= Aim =
Extract the listing in its entirety, keeping each line identical to the original.

= Material provided =
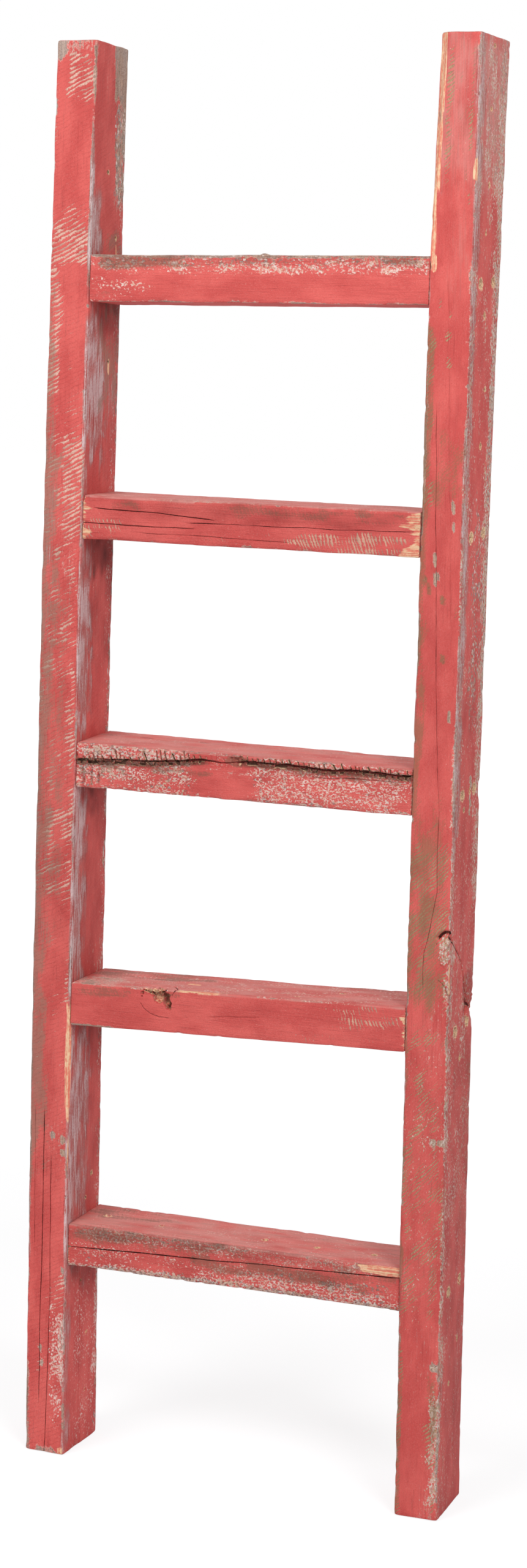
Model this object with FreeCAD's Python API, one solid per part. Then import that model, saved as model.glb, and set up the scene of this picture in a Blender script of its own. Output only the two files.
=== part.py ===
import FreeCAD, Part
import os
from FreeCAD import Placement, Rotation, Vector

# A rustic blanket ladder: two upright rails and five fixed rungs, all sawn from the same
# reclaimed stock. Each rung butts between the rails, face to face, and two countersunk wood
# screws through each rail hold each end of it. It stands on the ends of the rails.
# +X runs to the right seen from the front, +Y to the back and +Z up. The origin is on the
# floor, midway between the rails and midway through their depth. Lengths are in millimetres.

# Stock and overall sizes
LADDER_HEIGHT = 1219.0
RUNG_LENGTH = 305.0
RAIL_THICKNESS = 37.0
STOCK_DEPTH = 67.0
EASED_EDGE_RADIUS = 1.5

# How far each rung's top face lies below the one above it, at the left rail. The first drop
# is from the tops of the rails.
RUNG_1_DROP = 179.5
RUNG_2_DROP = 203.5
RUNG_3_DROP = 211.6
RUNG_4_DROP = 207.8
RUNG_5_DROP = 212.3

# Reclaimed boards differ in thickness
RUNG_1_THICKNESS = 39.8
RUNG_2_THICKNESS = 37.4
RUNG_3_THICKNESS = 38.4
RUNG_4_THICKNESS = 37.2
RUNG_5_THICKNESS = 36.3

# How much higher the right end of each hand-fitted rung sits than the left end
RUNG_1_RISE = 1.0
RUNG_2_RISE = -2.3
RUNG_3_RISE = -1.4
RUNG_4_RISE = 9.8
RUNG_5_RISE = 2.8

# The lowest rung sits a little behind the rails' front faces and is that much narrower
RUNG_5_SETBACK = 3.0

# Wear that took the inner front corner off the top of the right rail
WORN_CORNER_WIDTH = 8.0
WORN_CORNER_DEPTH = 7.0
WORN_CORNER_LENGTH = 190.0

# Countersunk wood screws, two at each end of each rung, set below the rail's outer face
SCREW_LENGTH = 76.0
SCREW_SHANK_DIAMETER = 4.2
SCREW_TIP_LENGTH = 6.0
SCREW_HEAD_DIAMETER = 8.0
SCREW_HEAD_HEIGHT = 3.6
SCREW_HEAD_RIM = 0.5
SCREW_SINK = 2.5
SCREW_DRIVE_WIDTH = 2.6
SCREW_DRIVE_DEPTH = 2.0
SCREW_FRONT_INSET = 20.0
SCREW_BACK_INSET = 17.0
SCREW_STAGGER = 3.0
SCREW_HOLE_CLEARANCE = 0.1
SCREW_TIP_CLEARANCE = 1.0

RAIL_INNER_X = RUNG_LENGTH / 2
RAIL_OUTER_X = RAIL_INNER_X + RAIL_THICKNESS
FRONT_Y = -STOCK_DEPTH / 2
BACK_Y = STOCK_DEPTH / 2
SCREW_HEAD_RADIUS = SCREW_HEAD_DIAMETER / 2
SCREW_SHANK_RADIUS = SCREW_SHANK_DIAMETER / 2

LEFT = -1
RIGHT = 1


class Rung:
    """Where one rung lies: its top face at each rail, its thickness and its front face."""

    def __init__(self, left_top, rise, thickness, setback=0.0):
        self.tops = {LEFT: left_top, RIGHT: left_top + rise}
        self.thickness = thickness
        self.front_y = FRONT_Y + setback

    def corner(self, side, fall):
        """A point on the rung's front face at one rail, so far below the top face."""
        return Vector(side * RAIL_INNER_X, self.front_y, self.tops[side] - fall)

    def screw_points(self, side):
        """Where the two screws' axes leave the outer face of the rail on one side."""
        middle = self.tops[side] - self.thickness / 2
        x = side * RAIL_OUTER_X
        front = Vector(x, FRONT_Y + SCREW_FRONT_INSET, middle - SCREW_STAGGER / 2)
        back = Vector(x, BACK_Y - SCREW_BACK_INSET, middle + SCREW_STAGGER / 2)
        return front, back


def rungs():
    """The five rungs, from the top down, by node name."""
    top_1 = LADDER_HEIGHT - RUNG_1_DROP
    top_2 = top_1 - RUNG_2_DROP
    top_3 = top_2 - RUNG_3_DROP
    top_4 = top_3 - RUNG_4_DROP
    top_5 = top_4 - RUNG_5_DROP
    return {
        "rung_1": Rung(top_1, RUNG_1_RISE, RUNG_1_THICKNESS),
        "rung_2": Rung(top_2, RUNG_2_RISE, RUNG_2_THICKNESS),
        "rung_3": Rung(top_3, RUNG_3_RISE, RUNG_3_THICKNESS),
        "rung_4": Rung(top_4, RUNG_4_RISE, RUNG_4_THICKNESS),
        "rung_5": Rung(top_5, RUNG_5_RISE, RUNG_5_THICKNESS, RUNG_5_SETBACK),
    }


def eased(solid, lengthwise):
    """The solid with its long edges rounded by handling; lengthwise is the grain direction."""
    def runs_lengthwise(edge):
        start, end = edge.Vertexes[0].Point, edge.Vertexes[-1].Point
        along = (end - start).dot(lengthwise)
        return abs(along) > (end - start).Length * 0.9

    edges = [edge for edge in solid.Edges if runs_lengthwise(edge)]
    return solid.makeFillet(EASED_EDGE_RADIUS, edges)


def turned(profile):
    """The solid of revolution about Z of an outline of (radius, height) points."""
    points = [Vector(radius, 0, height) for radius, height in profile]
    outline = Part.makePolygon(points + points[:1])
    return Part.Face(outline).revolve(Vector(0, 0, 0), Vector(0, 0, 1), 360)


def screw():
    """A screw that points down, with the flat of its head at the origin."""
    body = turned([
        (0, 0),
        (SCREW_HEAD_RADIUS, 0),
        (SCREW_HEAD_RADIUS, -SCREW_HEAD_RIM),
        (SCREW_SHANK_RADIUS, -SCREW_HEAD_HEIGHT),
        (SCREW_SHANK_RADIUS, SCREW_TIP_LENGTH - SCREW_LENGTH),
        (0, -SCREW_LENGTH),
    ])
    corner = Vector(-SCREW_DRIVE_WIDTH / 2, -SCREW_DRIVE_WIDTH / 2, -SCREW_DRIVE_DEPTH)
    drive = Part.makeBox(SCREW_DRIVE_WIDTH, SCREW_DRIVE_WIDTH, SCREW_DRIVE_DEPTH, corner)
    return body.cut(drive)


def screw_hole():
    """The hole for one screw. Its cone is the head's own, so the head seats in it."""
    head = SCREW_HEAD_RADIUS + SCREW_HOLE_CLEARANCE
    shank = SCREW_SHANK_RADIUS + SCREW_HOLE_CLEARANCE
    slope = (SCREW_HEAD_HEIGHT - SCREW_HEAD_RIM) / (SCREW_HEAD_RADIUS - SCREW_SHANK_RADIUS)
    seat_top = SCREW_HOLE_CLEARANCE * slope - SCREW_HEAD_RIM
    seat_bottom = SCREW_HOLE_CLEARANCE * slope - SCREW_HEAD_HEIGHT
    return turned([
        (0, SCREW_SINK),
        (head, SCREW_SINK),
        (head, seat_top),
        (shank, seat_bottom),
        (shank, -SCREW_LENGTH - SCREW_TIP_CLEARANCE),
        (0, -SCREW_LENGTH - SCREW_TIP_CLEARANCE),
    ])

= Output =
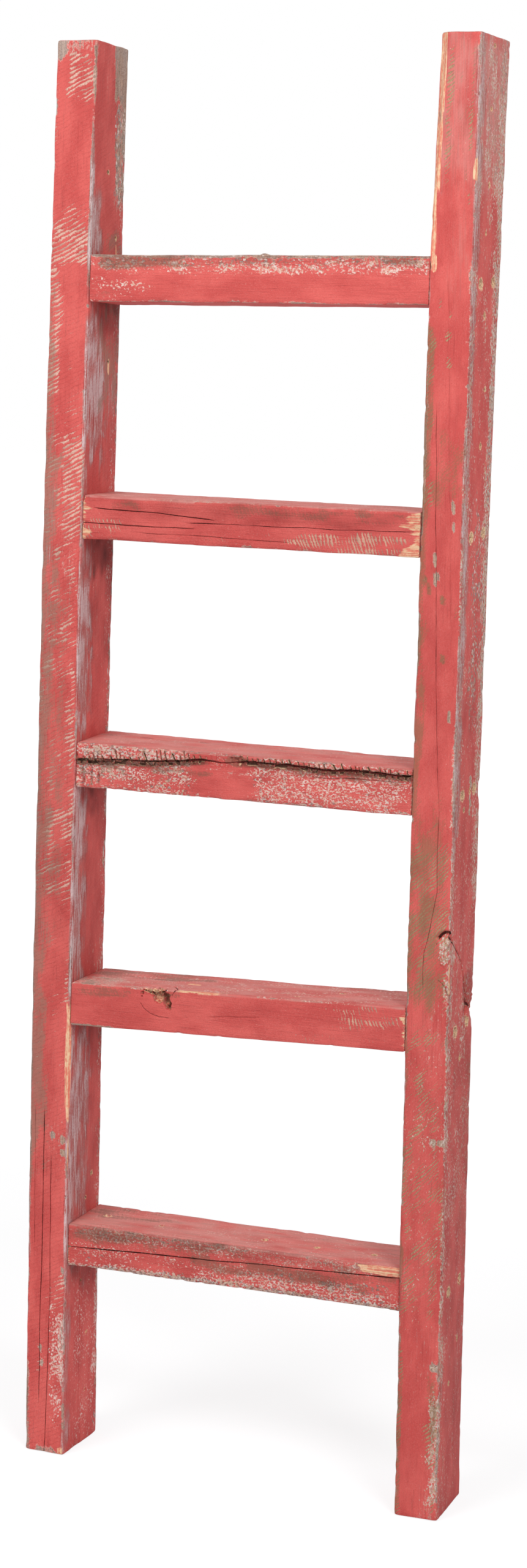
Model this object with FreeCAD's Python API, one solid per part. Then import that model, saved as model.glb, and set up the scene of this picture in a Blender script of its own. Output only the two files.
=== part.py ===
import FreeCAD, Part
import os
from FreeCAD import Placement, Rotation, Vector

# A rustic blanket ladder: two upright rails and five fixed rungs, all sawn from the same
# reclaimed stock. Each rung butts between the rails, face to face, and two countersunk wood
# screws through each rail hold each end of it. It stands on the ends of the rails.
# +X runs to the right seen from the front, +Y to the back and +Z up. The origin is on the
# floor, midway between the rails and midway through their depth. Lengths are in millimetres.

# Stock and overall sizes
LADDER_HEIGHT = 1219.0
RUNG_LENGTH = 305.0
RAIL_THICKNESS = 37.0
STOCK_DEPTH = 67.0
EASED_EDGE_RADIUS = 1.5

# How far each rung's top face lies below the one above it, at the left rail. The first drop
# is from the tops of the rails.
RUNG_1_DROP = 179.5
RUNG_2_DROP = 203.5
RUNG_3_DROP = 211.6
RUNG_4_DROP = 207.8
RUNG_5_DROP = 212.3

# Reclaimed boards differ in thickness
RUNG_1_THICKNESS = 39.8
RUNG_2_THICKNESS = 37.4
RUNG_3_THICKNESS = 38.4
RUNG_4_THICKNESS = 37.2
RUNG_5_THICKNESS = 36.3

# How much higher the right end of each hand-fitted rung sits than the left end
RUNG_1_RISE = 1.0
RUNG_2_RISE = -2.3
RUNG_3_RISE = -1.4
RUNG_4_RISE = 9.8
RUNG_5_RISE = 2.8

# The lowest rung sits a little behind the rails' front faces and is that much narrower
RUNG_5_SETBACK = 3.0

# Wear that took the inner front corner off the top of the right rail
WORN_CORNER_WIDTH = 8.0
WORN_CORNER_DEPTH = 7.0
WORN_CORNER_LENGTH = 190.0

# Countersunk wood screws, two at each end of each rung, set below the rail's outer face
SCREW_LENGTH = 76.0
SCREW_SHANK_DIAMETER = 4.2
SCREW_TIP_LENGTH = 6.0
SCREW_HEAD_DIAMETER = 8.0
SCREW_HEAD_HEIGHT = 3.6
SCREW_HEAD_RIM = 0.5
SCREW_SINK = 2.5
SCREW_DRIVE_WIDTH = 2.6
SCREW_DRIVE_DEPTH = 2.0
SCREW_FRONT_INSET = 20.0
SCREW_BACK_INSET = 17.0
SCREW_STAGGER = 3.0
SCREW_HOLE_CLEARANCE = 0.1
SCREW_TIP_CLEARANCE = 1.0

RAIL_INNER_X = RUNG_LENGTH / 2
RAIL_OUTER_X = RAIL_INNER_X + RAIL_THICKNESS
FRONT_Y = -STOCK_DEPTH / 2
BACK_Y = STOCK_DEPTH / 2
SCREW_HEAD_RADIUS = SCREW_HEAD_DIAMETER / 2
SCREW_SHANK_RADIUS = SCREW_SHANK_DIAMETER / 2

LEFT = -1
RIGHT = 1


class Rung:
    """Where one rung lies: its top face at each rail, its thickness and its front face."""

    def __init__(self, left_top, rise, thickness, setback=0.0):
        self.tops = {LEFT: left_top, RIGHT: left_top + rise}
        self.thickness = thickness
        self.front_y = FRONT_Y + setback

    def corner(self, side, fall):
        """A point on the rung's front face at one rail, so far below the top face."""
        return Vector(side * RAIL_INNER_X, self.front_y, self.tops[side] - fall)

    def screw_points(self, side):
        """Where the two screws' axes leave the outer face of the rail on one side."""
        middle = self.tops[side] - self.thickness / 2
        x = side * RAIL_OUTER_X
        front = Vector(x, FRONT_Y + SCREW_FRONT_INSET, middle - SCREW_STAGGER / 2)
        back = Vector(x, BACK_Y - SCREW_BACK_INSET, middle + SCREW_STAGGER / 2)
        return front, back


def rungs():
    """The five rungs, from the top down, by node name."""
    top_1 = LADDER_HEIGHT - RUNG_1_DROP
    top_2 = top_1 - RUNG_2_DROP
    top_3 = top_2 - RUNG_3_DROP
    top_4 = top_3 - RUNG_4_DROP
    top_5 = top_4 - RUNG_5_DROP
    return {
        "rung_1": Rung(top_1, RUNG_1_RISE, RUNG_1_THICKNESS),
        "rung_2": Rung(top_2, RUNG_2_RISE, RUNG_2_THICKNESS),
        "rung_3": Rung(top_3, RUNG_3_RISE, RUNG_3_THICKNESS),
        "rung_4": Rung(top_4, RUNG_4_RISE, RUNG_4_THICKNESS),
        "rung_5": Rung(top_5, RUNG_5_RISE, RUNG_5_THICKNESS, RUNG_5_SETBACK),
    }


def eased(solid, lengthwise):
    """The solid with its long edges rounded by handling; lengthwise is the grain direction."""
    def runs_lengthwise(edge):
        start, end = edge.Vertexes[0].Point, edge.Vertexes[-1].Point
        along = (end - start).dot(lengthwise)
        return abs(along) > (end - start).Length * 0.9

    edges = [edge for edge in solid.Edges if runs_lengthwise(edge)]
    return solid.makeFillet(EASED_EDGE_RADIUS, edges)


def turned(profile):
    """The solid of revolution about Z of an outline of (radius, height) points."""
    points = [Vector(radius, 0, height) for radius, height in profile]
    outline = Part.makePolygon(points + points[:1])
    return Part.Face(outline).revolve(Vector(0, 0, 0), Vector(0, 0, 1), 360)


def screw():
    """A screw that points down, with the flat of its head at the origin."""
    body = turned([
        (0, 0),
        (SCREW_HEAD_RADIUS, 0),
        (SCREW_HEAD_RADIUS, -SCREW_HEAD_RIM),
        (SCREW_SHANK_RADIUS, -SCREW_HEAD_HEIGHT),
        (SCREW_SHANK_RADIUS, SCREW_TIP_LENGTH - SCREW_LENGTH),
        (0, -SCREW_LENGTH),
    ])
    corner = Vector(-SCREW_DRIVE_WIDTH / 2, -SCREW_DRIVE_WIDTH / 2, -SCREW_DRIVE_DEPTH)
    drive = Part.makeBox(SCREW_DRIVE_WIDTH, SCREW_DRIVE_WIDTH, SCREW_DRIVE_DEPTH, corner)
    return body.cut(drive)


def screw_hole():
    """The hole for one screw. Its cone is the head's own, so the head seats in it."""
    head = SCREW_HEAD_RADIUS + SCREW_HOLE_CLEARANCE
    shank = SCREW_SHANK_RADIUS + SCREW_HOLE_CLEARANCE
    slope = (SCREW_HEAD_HEIGHT - SCREW_HEAD_RIM) / (SCREW_HEAD_RADIUS - SCREW_SHANK_RADIUS)
    seat_top = SCREW_HOLE_CLEARANCE * slope - SCREW_HEAD_RIM
    seat_bottom = SCREW_HOLE_CLEARANCE * slope - SCREW_HEAD_HEIGHT
    return turned([
        (0, SCREW_SINK),
        (head, SCREW_SINK),
        (head, seat_top),
        (shank, seat_bottom),
        (shank, -SCREW_LENGTH - SCREW_TIP_CLEARANCE),
        (0, -SCREW_LENGTH - SCREW_TIP_CLEARANCE),
    ])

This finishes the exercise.